You might look at something like this and think that it almost sounds too painfully simple, right? But a lot of times there’s just genius in this simplicity. We all have something out there like that is the equivalent of becoming a better comedian, right? Build a business. Grow a sales territory. Become a better runner. Learn to play the guitar. It can literally be anything, but we all have some equivalent of an outcome like being a better comedian.

And without a doubt, there are certain skills that you need to have that are required for you to be able to fulfill this outcome (i.e., create better jokes). The daily execution happens when we break down the controllable activities and actions that we all can do every single day (i.e., writing.

Note that he didn’t say, “I want you to write two hours, four hours, six hours every single day.” He just told Brad to write every day. When you start to stack up that level of simplicity, the little itty bitty things that we do every day that you don’t notice in a day, probably won’t notice in a week, will start to notice in a month, and over the course of many months or years, the entire trajectory of your life looks completely different.

But it starts with writing every day.

As you hear this, what is the outcome that you want?

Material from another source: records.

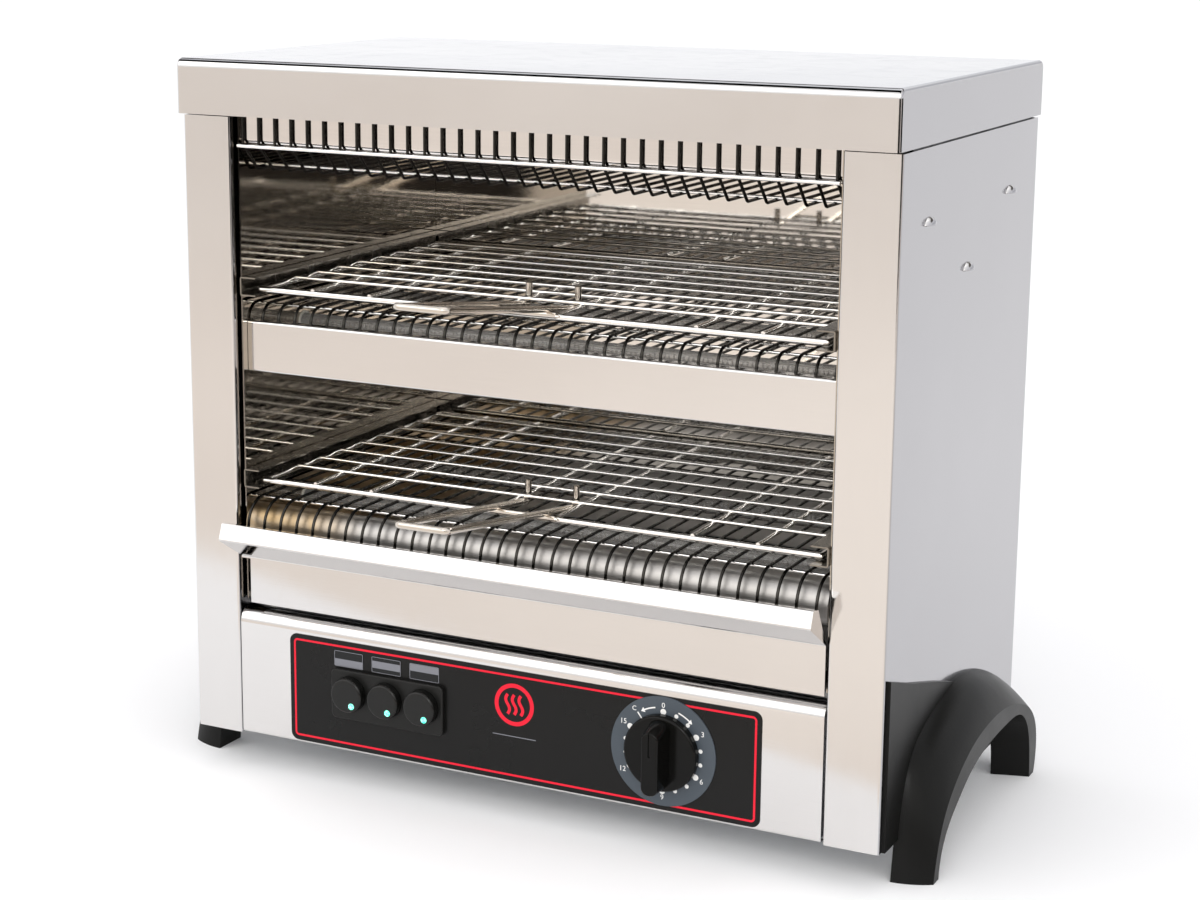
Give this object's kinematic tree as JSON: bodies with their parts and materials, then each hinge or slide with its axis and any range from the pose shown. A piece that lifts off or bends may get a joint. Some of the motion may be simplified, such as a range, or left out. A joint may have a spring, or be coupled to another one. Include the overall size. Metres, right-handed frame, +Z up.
{
  "type": "open two-level quartz toaster",
  "caption": "Countertop open-front toaster with stacked sliding wire racks between guarded quartz heaters, a crumb tray, push buttons and a rotary timer, on arched feet.",
  "frame": {"origin": "on the floor under the middle of the overall box", "axes": "+Z up, the open front faces -Y, +X to the right seen from the front"},
  "size_m": [0.59, 0.444, 0.524],
  "materials": {
    "cover_steel": "bright polished stainless sheet",
    "side_steel": "bright polished stainless sheet",
    "front_steel": "bright polished stainless sheet",
    "back_steel": "satin stainless sheet",
    "inner_steel": "polished, heat-darkened stainless",
    "rail_steel": "folded stainless, heat-darkened",
    "tray_steel": "satin stainless sheet",
    "tray_front_steel": "bright polished stainless sheet",
    "reflector_steel": "mirror polished, tinted by heat",
    "galvanised": "galvanised sheet",
    "plated_steel": "zinc plated",
    "guard_wire": "heat-darkened welded wire",
    "rack_chrome": "bright chromed wire",
    "handle_steel": "bright chromed wire",
    "coil_wire": "resistance wire",
    "quartz": "clear fused quartz",
    "ceramic": "unglazed steatite",
    "label_black": "printed film, satin black",
    "window_grey": "printed film window",
    "bezel_black": "moulded",
    "button_black": "moulded",
    "lens_green": "lit signal lens",
    "dial_grey": "printed scale disc",
    "knob_black": "moulded",
    "print_white": "printed marks",
    "print_red": "printed line",
    "switch_grey": "moulded",
    "terminal_white": "moulded polyamide",
    "gland_black": "moulded polyamide",
    "loom_sleeve": "braided glass sleeve",
    "foot_black": "fine-grained moulding"
  },
  "bodies": {
    "casing": {"back_panel": "back_steel", "back_screws": "plated_steel", "base_pan": "galvanised", "bottom_heat_switch": "switch_grey", "button_bezel": "bezel_black", "cable_gland": "gland_black", "control_panel": "front_steel", "dial_plate": "dial_grey", "end_caps": "ceramic", "foot_screws": "plated_steel", "heating_coils": "coil_wire", "inner_back_wall": "inner_steel", "left_foot": "foot_black", "left_inner_wall": "inner_steel", "left_lower_rail": "rail_steel", "left_side_panel": "side_steel", "left_upper_rail": "rail_steel", "lower_guard": "guard_wire", "lower_reflector": "reflector_steel", "lower_tube_front": "quartz", "lower_tube_rear": "quartz", "mid_front_bar": "front_steel", "middle_guard_high": "guard_wire", "middle_guard_low": "guard_wire", "middle_heat_switch": "switch_grey", "middle_tube_front": "quartz", "middle_tube_rear": "quartz", "panel_label": "label_black", "right_foot": "foot_black", "right_inner_wall": "inner_steel", "right_lower_rail": "rail_steel", "right_side_panel": "side_steel", "right_upper_rail": "rail_steel", "roof_frame": "galvanised", "symbol_windows": "window_grey", "terminal_block": "terminal_white", "timer_body": "switch_grey", "top_cover": "cover_steel", "top_heat_switch": "switch_grey", "tray_deck": "galvanised", "upper_guard": "guard_wire", "upper_reflector": "reflector_steel", "upper_tube_front": "quartz", "upper_tube_rear": "quartz", "wiring_loom": "loom_sleeve"},
    "bottom_button": {"bottom_heat_button": "button_black", "bottom_heat_lens": "lens_green"},
    "middle_button": {"middle_heat_button": "button_black", "middle_heat_lens": "lens_green"},
    "top_button": {"top_heat_button": "button_black", "top_heat_lens": "lens_green"},
    "timer": {"timer_knob": "knob_black", "timer_shaft": "plated_steel"},
    "upper_shelf": {"upper_rack": "rack_chrome", "upper_rack_handle": "handle_steel"},
    "lower_shelf": {"lower_rack": "rack_chrome", "lower_rack_handle": "handle_steel"},
    "tray": {"crumb_tray": "tray_steel", "tray_front": "tray_front_steel"}
  },
  "joints": [
    {"name": "bottom_button_press", "type": "slide", "parent": "casing", "child": "bottom_button", "axis": [0, 1, 0], "range_m": [0, 0.003], "stiffness_N_per_m": 400, "springref_m": -0.002},
    {"name": "middle_button_press", "type": "slide", "parent": "casing", "child": "middle_button", "axis": [0, 1, 0], "range_m": [0, 0.003], "stiffness_N_per_m": 400, "springref_m": -0.002},
    {"name": "top_button_press", "type": "slide", "parent": "casing", "child": "top_button", "axis": [0, 1, 0], "range_m": [0, 0.003], "stiffness_N_per_m": 400, "springref_m": -0.002},
    {"name": "timer_turn", "type": "hinge", "parent": "casing", "child": "timer", "pos_m": [0.114, -0.0927, 0.073], "axis": [0, 1, 0], "range_deg": [-30, 300]},
    {"name": "upper_rack_slide", "type": "slide", "parent": "casing", "child": "upper_shelf", "axis": [0, -1, 0], "range_m": [0, 0.24]},
    {"name": "lower_rack_slide", "type": "slide", "parent": "casing", "child": "lower_shelf", "axis": [0, -1, 0], "range_m": [0, 0.24]},
    {"name": "tray_slide", "type": "slide", "parent": "casing", "child": "tray", "axis": [0, -1, 0], "range_m": [0, 0.25]}
  ]
}
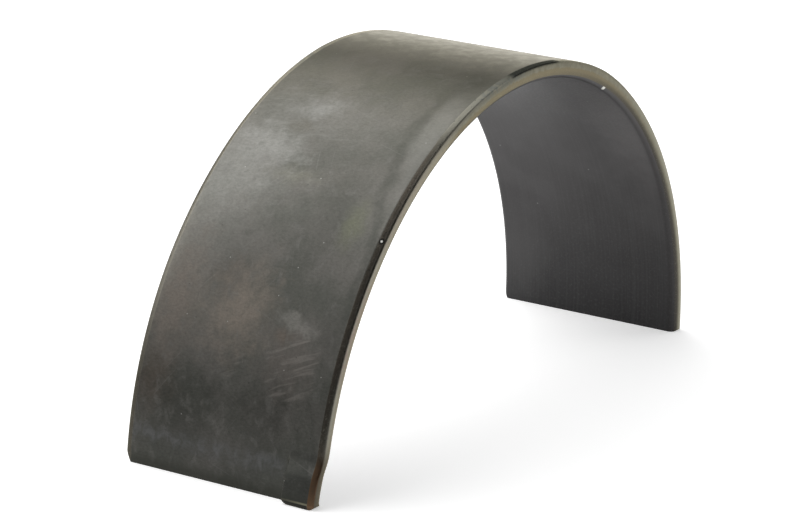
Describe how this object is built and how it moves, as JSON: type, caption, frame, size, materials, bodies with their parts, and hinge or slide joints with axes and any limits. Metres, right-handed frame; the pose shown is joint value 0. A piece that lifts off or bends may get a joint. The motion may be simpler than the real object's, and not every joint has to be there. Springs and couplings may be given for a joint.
{
  "type": "engine bearing shell",
  "caption": "Half-round thin-wall plain bearing shell with chamfered side faces and a pressed locating lug at one parting face.",
  "frame": {"origin": "on the parting plane, midway between the legs and midway across the width", "axes": "+Y along the bearing's axis, away from the side face that the lug is flush with; +Z from the parting plane towards the crown; -X towards the leg with the lug"},
  "size_m": [0.0628, 0.0176, 0.0292],
  "materials": {
    "bearing_steel": "satin dark grey steel back with cloudy stains, dark plated bore, bare metal side faces with a bronze-coloured lining line"
  },
  "bodies": {
    "root": {"bearing_shell": "bearing_steel"}
  },
  "joints": []
}
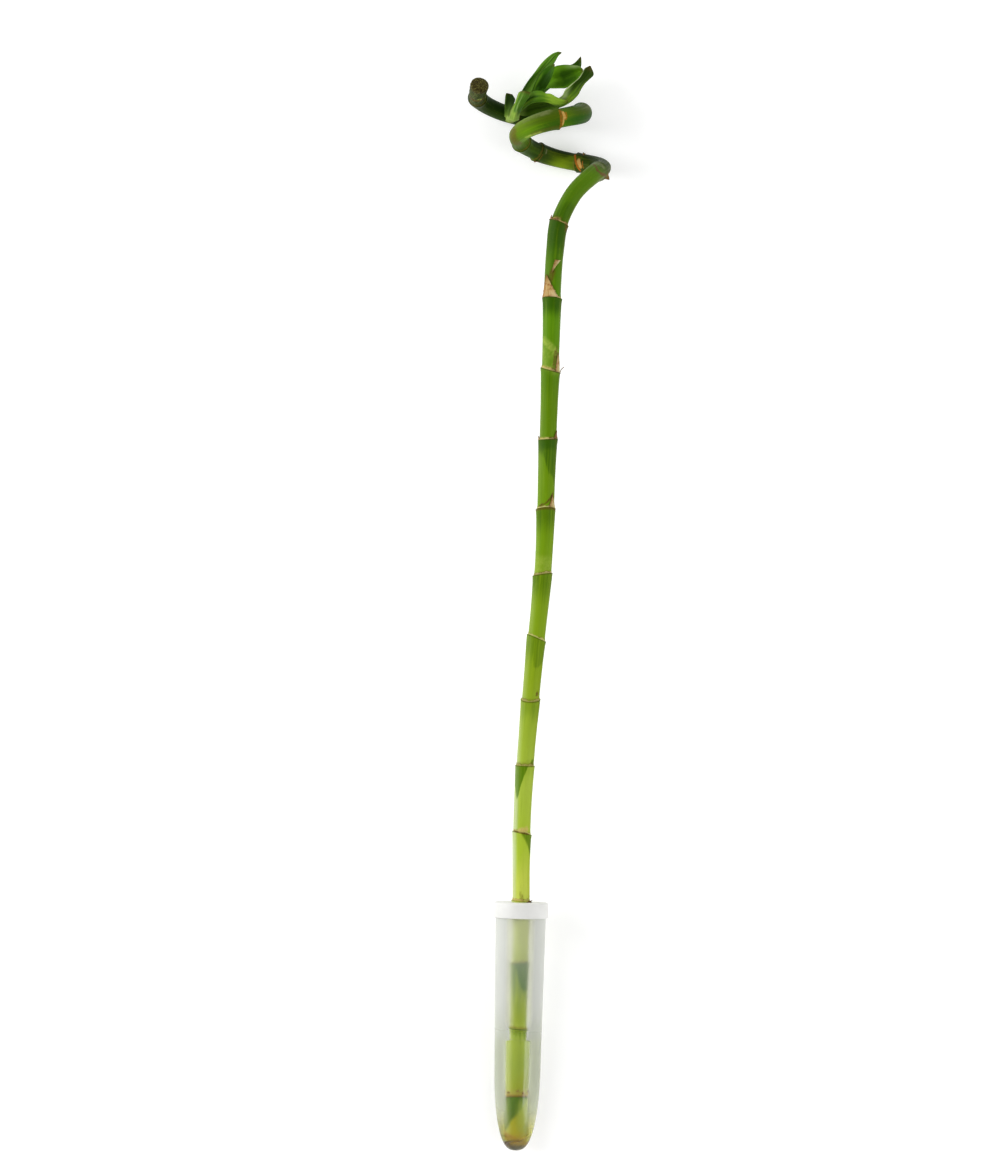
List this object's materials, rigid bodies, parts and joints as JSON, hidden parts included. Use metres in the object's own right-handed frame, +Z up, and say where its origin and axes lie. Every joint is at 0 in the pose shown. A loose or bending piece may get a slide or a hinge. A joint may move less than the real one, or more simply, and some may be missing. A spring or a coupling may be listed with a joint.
{
  "type": "lucky bamboo",
  "caption": "Cut lucky bamboo cane with a spiral top and a small leafy shoot, its foot in a frosted water tube with a push-on cap, lying on its side.",
  "frame": {"origin": "centre of the bounding box at the level of the surface that the plant lies on", "axes": "+Y along the cane from the tube's tip towards the spiral, +Z up from the surface, +X to the right seen from above"},
  "size_m": [0.0794, 0.607, 0.062],
  "materials": {
    "tube": "frosted translucent polypropylene",
    "cap": "smooth white, satin",
    "gel": "clear set water gel, wet",
    "cane": "smooth waxy green stem, satin",
    "shoot": "pale green stem, satin",
    "leaf": "glossy green leaf"
  },
  "bodies": {
    "root": {"tube": "tube", "cap": "cap", "gel": "gel", "cane": "cane", "shoot": "shoot", "leaf_long": "leaf", "leaf_inner": "leaf", "leaf_broad": "leaf", "leaf_back": "leaf", "leaf_front": "leaf", "leaf_sheath": "leaf", "leaf_bud": "leaf", "leaf_side": "leaf"}
  },
  "joints": []
}
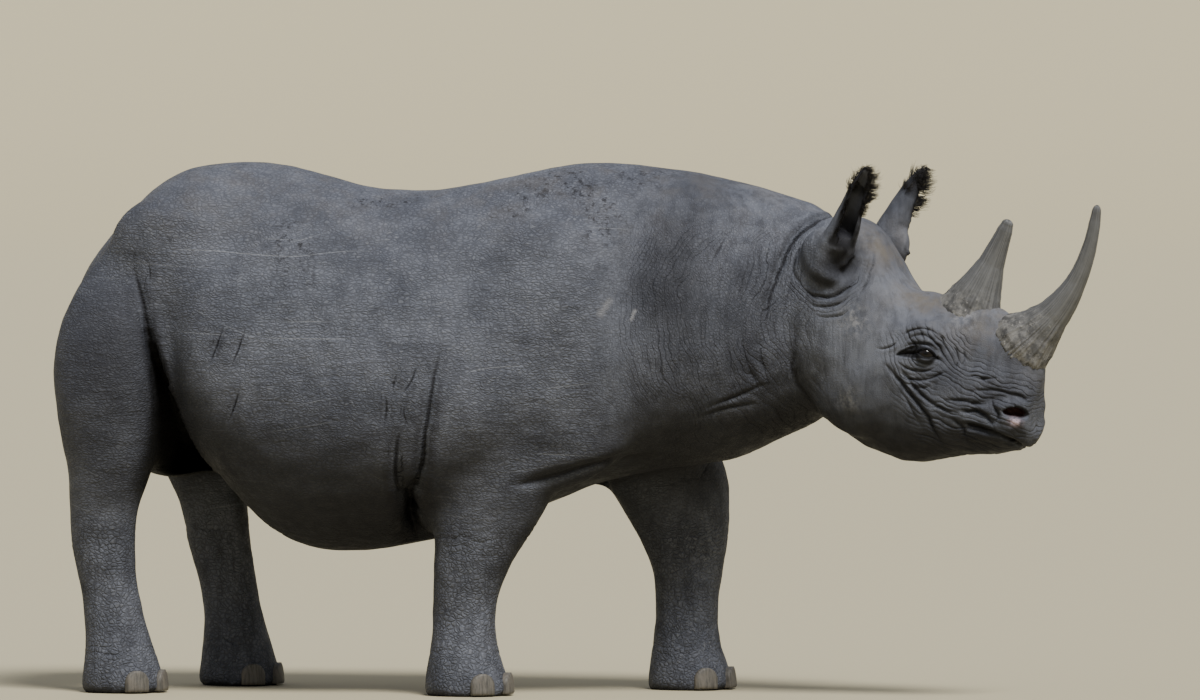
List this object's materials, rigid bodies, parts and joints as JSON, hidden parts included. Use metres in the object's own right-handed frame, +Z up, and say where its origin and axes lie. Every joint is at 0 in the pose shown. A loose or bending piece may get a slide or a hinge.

What is your equivalent of being a better comedian?

What is the skill that you need to be proficient in? What is your equivalent of creating better jokes?

What is your activity or action that seems almost so inconsequential that it doesn’t matter at the time, but if you would stack that up and do it every single day with discipline, would fuel that skill you want? What is your equivalent of writing every day?

This is how Outperformers think, and in the words of the great Rocky Balboa, that is how winning is done. When you start stacking up those days and come back to me with a full calendar of X’s, of you doing something that you know matters towards your outcome, you can’t help but be successful in ANYTHING you do.